Meh, destroying the Federation and Earth isn't all that new of an ideal in Trek. In a way it's a tradition: if you want to show how screwed up your future/timeline is, you nuke a the Federation. So it comes off less "He is dissing the old timeline!!!!" and more "Oh for fuck, this again?"
Yes, it's taken me a while but I've finally come to that conclusion as well. The destruction of Romulus could just be in the future "All Good Things" timeline if necessary. Whether or not the Earth and the TNG crew had ended up destroyed there too, wouldn't have made any difference ultimately. To fix that and carry on writing adventures for them, you'd just retcon Nero and Spock as having come from 2387 in an alternate to the Prime and proceed by avoiding or changing the outcome to that whole Hobus event.
 
There's nothing to "fix". Romulus is gone. All alternate futures are cancelled.

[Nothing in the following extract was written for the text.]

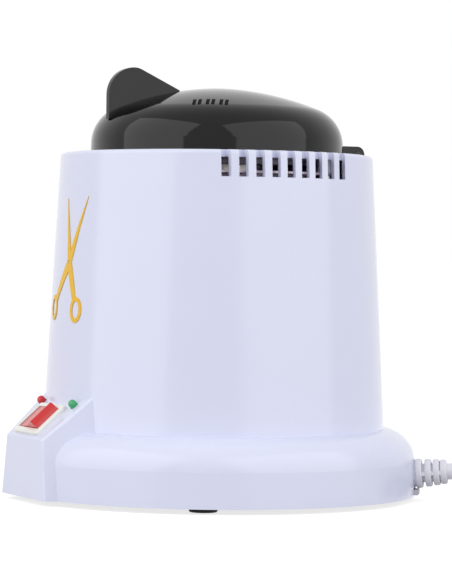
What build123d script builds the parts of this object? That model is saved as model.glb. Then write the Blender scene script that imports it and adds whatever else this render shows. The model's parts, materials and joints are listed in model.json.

I was speaking hypothetically, had the original completely destructive to the Prime Universe in 2387 approach gone ahead. Obviously fans invested in Star Trek which came before JJ Abrams, wouldn't have been too happy with that definite time limit, imposed on future directions the books or whatever else might want to take.
 
There's nothing to "fix". Romulus is gone. All alternate futures are cancelled.
I was speaking hypothetically, had the original completely destructive to the Prime Universe in 2387 approach gone ahead. Obviously fans invested in Star Trek which came before JJ Abrams, wouldn't have been too happy with that definite time limit, imposed on future directions the books or whatever else might want to take.
The books are always limited by what the TV shows and movies establish. Why start complaining now?
 
So they wanted to destroy Earth and the Federation too....

Should we really be surprised that a Star Wars fanboi would want to do this? :p


But seriously, if that's what they were going to do why not make it a full reboot. Rather pointless to have such a galaxy shattering event happen and then go away to an alternate universe that will have nothing to do with it.